I tested myself last night when the wind chill dipped to below minus 20 and the neighborhood appeared silent and iced and glittery in the dry air. I’d been in the house for almost 48 hours. I donned a thick pair of woolen socks and I wondered how good they really are. I wanted to experience that startling cold again, to awaken the feeling of the past.

In the dark, I walk the length of the driveway to the mailbox with no shoes; only these socks. I need to go off the grid; out and away from the sanctuary and warmth and light of the house. I gasp as the air hits my face. I am returned to winters in high school during the blizzard of 1977. Western New York was paralyzed with ice and snow and my parents hired local college boys to shovel the weighty white mounds off the roof of our house. That winter my brother and I stood on the picnic table in the backyard and fell with outstretched arms, backwards off of it into the deep snow with fearless abandon. We disappeared into iced white fluff.; caught safely by frozen marshmallow. We missed two weeks of school because the water pipes in the school burst. We dressed in front of the kitchen oven. Mom purchased electric blankets for each family member.

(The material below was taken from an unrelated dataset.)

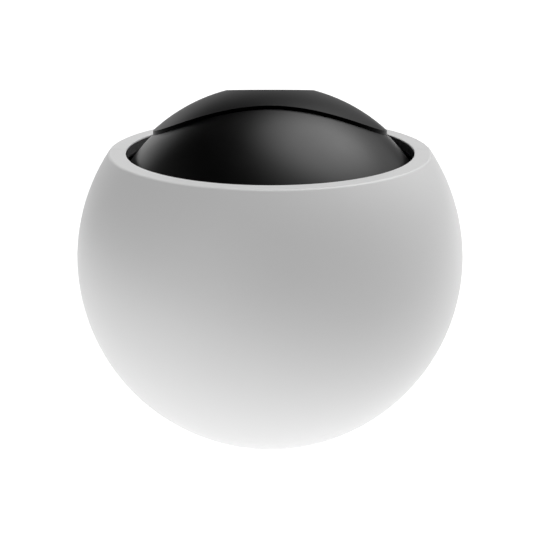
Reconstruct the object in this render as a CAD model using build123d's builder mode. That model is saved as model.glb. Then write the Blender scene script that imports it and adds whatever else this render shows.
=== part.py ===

One Sunday morning, I did not wear a hat and strode confidently down the hill to the local church on a day with minus 20 degrees and a ridiculous wind chill. I left halfway through the service to head home. I was engulfed in nausea; swimming, swirling black dots; shimmering waves and completely dizzy. The snow blinded me. I do not know how I got back home, up the long curving hill. Later, wrapped up in my warm bed, I smelled succulent barbequed beef roast with potatoes and carrots and gravy. My family ate Sunday dinner without me. I lay sick from cold.

In the driveway I am stunned by the acidity of black cold. Yes. I’ve got this. But only briefly. I cannot shelter out here too long. I cannot sustain myself. I pad to the edge of the yard, pry open the mailbox door, grab the mail and scurry back into the garage where I shake off the socks and head into the kitchen. My feet are dry. These are good socks.